ADA, Okla. — In a ceremony called historic by both active-duty Army and National Guard leadership, Soldiers of the 1245th Transportation Company, Special Troops Battalion, 90th Troop Command, removed their Thunderbird patch and replaced it with that of the 1st Cavalry Division during a ceremony their armory in Ada, Oklahoma, Aug. 7.
Switching the familiar Thunderbird patch for the larger 1st Cav. Div. patch is the first step in an effort to build closer relations between active duty and National Guard forces in order to build stronger cohesion and share resources and ideas.
“This gives us a unique training opportunity,” said the company’s commander, Capt. Aaron Knott.
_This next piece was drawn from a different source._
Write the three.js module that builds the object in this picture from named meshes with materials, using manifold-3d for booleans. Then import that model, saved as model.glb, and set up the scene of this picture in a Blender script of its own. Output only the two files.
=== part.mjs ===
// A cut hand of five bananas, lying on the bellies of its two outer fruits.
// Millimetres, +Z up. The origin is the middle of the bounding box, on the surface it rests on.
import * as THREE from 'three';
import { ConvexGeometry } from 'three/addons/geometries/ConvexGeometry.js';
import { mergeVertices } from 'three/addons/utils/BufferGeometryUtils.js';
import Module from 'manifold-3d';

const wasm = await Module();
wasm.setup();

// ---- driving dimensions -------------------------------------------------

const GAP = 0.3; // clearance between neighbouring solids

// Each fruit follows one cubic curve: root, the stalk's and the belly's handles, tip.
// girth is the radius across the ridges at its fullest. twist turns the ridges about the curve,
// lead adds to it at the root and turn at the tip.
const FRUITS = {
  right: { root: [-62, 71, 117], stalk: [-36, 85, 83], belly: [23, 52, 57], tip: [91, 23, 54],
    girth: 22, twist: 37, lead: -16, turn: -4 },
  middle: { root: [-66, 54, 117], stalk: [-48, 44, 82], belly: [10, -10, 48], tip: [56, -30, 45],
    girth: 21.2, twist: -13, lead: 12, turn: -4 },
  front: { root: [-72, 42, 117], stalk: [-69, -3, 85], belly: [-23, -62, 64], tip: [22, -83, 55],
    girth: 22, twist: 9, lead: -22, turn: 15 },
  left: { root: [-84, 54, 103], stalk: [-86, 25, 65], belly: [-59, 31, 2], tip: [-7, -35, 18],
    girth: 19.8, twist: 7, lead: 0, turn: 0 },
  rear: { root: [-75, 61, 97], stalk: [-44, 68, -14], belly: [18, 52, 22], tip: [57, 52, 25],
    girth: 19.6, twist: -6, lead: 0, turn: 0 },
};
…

Knott added that the 1245th is the first Oklahoma Army National Guard unit to begin a five-year training cycle under an active-duty unit. The unit will now be assigned to the STB, 1st Cav. Div. Sustainment Brigade, 1st Cav. Div., at Fort Hood.
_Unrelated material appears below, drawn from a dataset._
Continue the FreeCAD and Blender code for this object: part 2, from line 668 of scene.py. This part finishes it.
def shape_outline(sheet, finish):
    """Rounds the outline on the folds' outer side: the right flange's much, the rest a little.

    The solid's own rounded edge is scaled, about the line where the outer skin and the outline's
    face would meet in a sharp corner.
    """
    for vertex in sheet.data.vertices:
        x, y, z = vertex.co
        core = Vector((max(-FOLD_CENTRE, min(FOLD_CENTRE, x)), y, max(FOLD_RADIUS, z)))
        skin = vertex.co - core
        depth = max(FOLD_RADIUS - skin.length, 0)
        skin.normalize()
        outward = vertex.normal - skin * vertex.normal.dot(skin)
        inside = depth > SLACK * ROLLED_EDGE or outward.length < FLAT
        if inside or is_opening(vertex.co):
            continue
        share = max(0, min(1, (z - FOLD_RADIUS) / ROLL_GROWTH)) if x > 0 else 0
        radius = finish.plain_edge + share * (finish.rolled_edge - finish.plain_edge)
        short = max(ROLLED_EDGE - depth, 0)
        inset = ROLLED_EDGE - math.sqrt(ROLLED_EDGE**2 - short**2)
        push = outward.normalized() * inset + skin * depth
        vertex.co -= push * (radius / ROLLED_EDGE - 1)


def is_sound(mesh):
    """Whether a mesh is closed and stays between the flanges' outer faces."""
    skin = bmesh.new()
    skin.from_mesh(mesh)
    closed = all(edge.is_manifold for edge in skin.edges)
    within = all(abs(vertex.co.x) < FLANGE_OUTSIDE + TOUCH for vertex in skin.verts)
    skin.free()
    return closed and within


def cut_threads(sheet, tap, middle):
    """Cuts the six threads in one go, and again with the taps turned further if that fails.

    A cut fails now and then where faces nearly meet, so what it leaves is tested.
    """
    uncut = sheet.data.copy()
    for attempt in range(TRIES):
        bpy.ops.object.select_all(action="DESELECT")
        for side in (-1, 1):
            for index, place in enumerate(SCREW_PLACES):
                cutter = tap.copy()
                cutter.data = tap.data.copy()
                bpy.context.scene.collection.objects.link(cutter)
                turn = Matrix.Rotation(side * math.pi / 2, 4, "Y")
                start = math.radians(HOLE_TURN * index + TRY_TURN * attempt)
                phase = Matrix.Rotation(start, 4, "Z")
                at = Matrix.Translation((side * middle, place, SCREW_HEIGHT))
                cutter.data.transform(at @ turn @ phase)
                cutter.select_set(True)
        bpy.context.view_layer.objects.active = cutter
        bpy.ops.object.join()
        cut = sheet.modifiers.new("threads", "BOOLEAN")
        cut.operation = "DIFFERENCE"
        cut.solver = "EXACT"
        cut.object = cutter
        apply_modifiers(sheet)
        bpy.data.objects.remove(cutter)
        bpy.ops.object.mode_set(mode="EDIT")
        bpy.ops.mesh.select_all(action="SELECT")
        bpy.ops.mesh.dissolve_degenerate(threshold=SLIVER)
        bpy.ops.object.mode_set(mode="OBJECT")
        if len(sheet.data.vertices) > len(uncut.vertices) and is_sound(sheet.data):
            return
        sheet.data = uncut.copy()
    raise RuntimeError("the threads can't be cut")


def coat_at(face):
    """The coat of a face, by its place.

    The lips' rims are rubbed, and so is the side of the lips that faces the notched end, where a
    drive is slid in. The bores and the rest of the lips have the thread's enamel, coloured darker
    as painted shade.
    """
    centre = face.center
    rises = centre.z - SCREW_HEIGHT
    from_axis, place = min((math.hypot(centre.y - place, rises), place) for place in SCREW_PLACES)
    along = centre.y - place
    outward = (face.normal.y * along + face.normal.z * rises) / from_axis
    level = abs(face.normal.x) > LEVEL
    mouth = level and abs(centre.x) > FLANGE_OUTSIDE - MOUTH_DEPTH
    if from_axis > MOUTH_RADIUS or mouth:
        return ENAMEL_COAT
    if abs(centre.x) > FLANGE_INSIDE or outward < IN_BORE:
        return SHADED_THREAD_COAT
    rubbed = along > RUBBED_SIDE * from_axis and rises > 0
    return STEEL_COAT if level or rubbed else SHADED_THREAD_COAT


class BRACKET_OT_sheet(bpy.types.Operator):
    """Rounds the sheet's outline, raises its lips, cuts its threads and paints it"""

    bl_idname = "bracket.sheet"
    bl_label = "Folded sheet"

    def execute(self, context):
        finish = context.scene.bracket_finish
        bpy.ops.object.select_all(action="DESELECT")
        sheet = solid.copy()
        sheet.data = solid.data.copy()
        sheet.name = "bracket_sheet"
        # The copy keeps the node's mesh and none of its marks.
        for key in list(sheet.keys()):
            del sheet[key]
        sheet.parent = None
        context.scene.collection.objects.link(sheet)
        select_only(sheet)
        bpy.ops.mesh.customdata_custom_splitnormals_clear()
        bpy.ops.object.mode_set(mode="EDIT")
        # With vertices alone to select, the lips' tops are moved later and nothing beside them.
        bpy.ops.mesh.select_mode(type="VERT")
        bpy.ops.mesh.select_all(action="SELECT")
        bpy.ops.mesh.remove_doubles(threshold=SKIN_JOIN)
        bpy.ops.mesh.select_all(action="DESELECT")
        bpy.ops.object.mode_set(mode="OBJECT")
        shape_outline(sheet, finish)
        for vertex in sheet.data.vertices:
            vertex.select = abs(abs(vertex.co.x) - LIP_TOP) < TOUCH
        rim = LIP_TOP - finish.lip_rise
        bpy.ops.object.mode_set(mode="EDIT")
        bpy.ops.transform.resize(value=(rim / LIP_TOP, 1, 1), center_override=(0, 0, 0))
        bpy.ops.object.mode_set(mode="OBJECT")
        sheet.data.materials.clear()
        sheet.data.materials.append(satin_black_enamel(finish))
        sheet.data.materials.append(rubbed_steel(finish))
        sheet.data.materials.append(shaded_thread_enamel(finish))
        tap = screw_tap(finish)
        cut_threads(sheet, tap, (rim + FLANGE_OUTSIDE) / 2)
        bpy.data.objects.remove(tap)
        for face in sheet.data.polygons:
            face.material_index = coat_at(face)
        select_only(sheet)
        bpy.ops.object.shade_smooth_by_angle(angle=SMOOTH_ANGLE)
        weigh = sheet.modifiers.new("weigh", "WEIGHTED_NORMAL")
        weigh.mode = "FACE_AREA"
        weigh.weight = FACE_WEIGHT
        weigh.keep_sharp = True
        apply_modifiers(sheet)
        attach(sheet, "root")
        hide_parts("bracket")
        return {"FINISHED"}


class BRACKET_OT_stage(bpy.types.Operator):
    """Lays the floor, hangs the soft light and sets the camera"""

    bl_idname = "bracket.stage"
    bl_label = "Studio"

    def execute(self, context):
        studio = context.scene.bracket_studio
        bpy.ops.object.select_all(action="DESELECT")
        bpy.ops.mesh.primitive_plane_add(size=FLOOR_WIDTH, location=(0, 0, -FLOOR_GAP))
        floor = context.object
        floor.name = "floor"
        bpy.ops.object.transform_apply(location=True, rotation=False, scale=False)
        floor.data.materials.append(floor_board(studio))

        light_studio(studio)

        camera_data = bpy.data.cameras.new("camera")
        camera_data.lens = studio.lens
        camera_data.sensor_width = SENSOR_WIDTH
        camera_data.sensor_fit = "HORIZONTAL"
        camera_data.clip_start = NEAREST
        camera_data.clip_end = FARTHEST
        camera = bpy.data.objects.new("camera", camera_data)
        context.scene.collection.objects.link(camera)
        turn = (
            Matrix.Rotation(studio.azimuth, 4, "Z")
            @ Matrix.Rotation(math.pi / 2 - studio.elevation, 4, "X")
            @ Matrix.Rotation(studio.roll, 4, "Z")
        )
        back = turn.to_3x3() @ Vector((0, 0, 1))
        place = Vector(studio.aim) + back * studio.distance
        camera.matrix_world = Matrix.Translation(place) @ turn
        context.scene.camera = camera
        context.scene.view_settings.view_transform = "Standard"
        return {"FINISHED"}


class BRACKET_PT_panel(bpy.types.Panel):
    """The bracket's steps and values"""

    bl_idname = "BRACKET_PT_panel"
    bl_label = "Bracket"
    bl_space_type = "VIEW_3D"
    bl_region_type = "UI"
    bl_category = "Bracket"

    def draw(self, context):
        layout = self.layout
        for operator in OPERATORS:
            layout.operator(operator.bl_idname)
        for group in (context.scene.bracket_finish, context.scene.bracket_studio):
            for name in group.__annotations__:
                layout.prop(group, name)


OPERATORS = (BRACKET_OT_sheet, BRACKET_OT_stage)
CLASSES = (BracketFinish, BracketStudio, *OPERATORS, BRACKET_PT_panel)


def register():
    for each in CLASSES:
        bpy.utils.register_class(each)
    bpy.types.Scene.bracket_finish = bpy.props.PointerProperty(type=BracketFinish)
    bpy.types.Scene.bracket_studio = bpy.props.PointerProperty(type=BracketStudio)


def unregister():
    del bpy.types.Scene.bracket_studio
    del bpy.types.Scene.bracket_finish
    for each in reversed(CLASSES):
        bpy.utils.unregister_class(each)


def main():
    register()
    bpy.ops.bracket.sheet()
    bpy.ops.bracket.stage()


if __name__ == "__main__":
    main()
This year, the 1245th will begin training on the 1st Cavalry Division’s mission-essential tasks on drill weekends. In 2017, they will join the 1st Cav. Div.’s SSTB at Fort Hood for annual training.
According to Knott, the 1245th, which up until now fell under Oklahoma’s 345th Combat Service and Support Battalion, has received six extra drill days and 21 extra annual training days to meet the new training requirements.
The 1245th is a medium truck company with the ability to haul containerized and non-containerized cargo; palletized, dry and refrigerated cargo; break bulk cargo; water products and ammunition.
The trucks have palletized loading systems designed to off load supplies quickly and efficiently in a combat environment.
Even though the Oklahoma Soldiers had to give up their unit insignia, Knott said, “We are still Guardsmen.”
Col. John Zenker, 90th Troop Command brigade commander, spoke to the Soldiers in formation during the ceremony, reassuring them that even though they were donning an active-duty patch, they were still Oklahoma National Guard Soldiers.
“This is a great opportunity for you Soldiers,” Zenker said, “a great opportunity for the active-duty Soldiers and a great opportunity for the 1st Cavalry Division. In 30 to 60 years, you will know you have played an important part when you see how the Army has developed. My expectations of you are that you will continue to solve problems and do your job well, as you always do. To some of you who still have reservations, what I say is this – pull the Thunderbird patch off and put it in your pocket to keep it close.”
The Thunderbird insignia, designed by renowned Native American artist Woodrow Big Bow, was authorized for wear in 1939 and has come to represent the courage, fortitude and heroism of the 45th Infantry Division Soldiers who fought in WWII across Europe and into Berlin and endured combat through the harsh Korean winters. Later, the Oklahoma National Guard wore the insignia proudly to deployments in Bosnia, the Sinai Peninsula, Afghanistan, Iraq and Kuwait.
According to Knott, 60 percent of his Soldiers have volunteered to deploy with the 1345th Transportation Company and the 777th Distribution Company (Aviation Support Battalion) (Assault). Both are Oklahoma National Guard units.
Guardsmen with the 1245th deployed to Desert Storm in 1990, and to Operation Iraqi Freedom in 2003 and 2008 and Operation Enduring Freedom in 2012. The unit has been awarded three Meritorious Unit Commendations Lt. Col. Darrell Morse of the 1st Cav. Div. thanked the Oklahomans for their excellent hospitality and welcomed the Oklahoma Soldiers to his unit. Before he began his speech, he called the Oklahoma National Guard’s 45th Band who provided the music “amazing.”
“I don’t know how you all come in only on drill weekends and manage to sound so good.” Morse called this opportunity “a partnership between National Guard, the Reserves and active-duty. It is a relationship that is unparalleled. We are one Army.”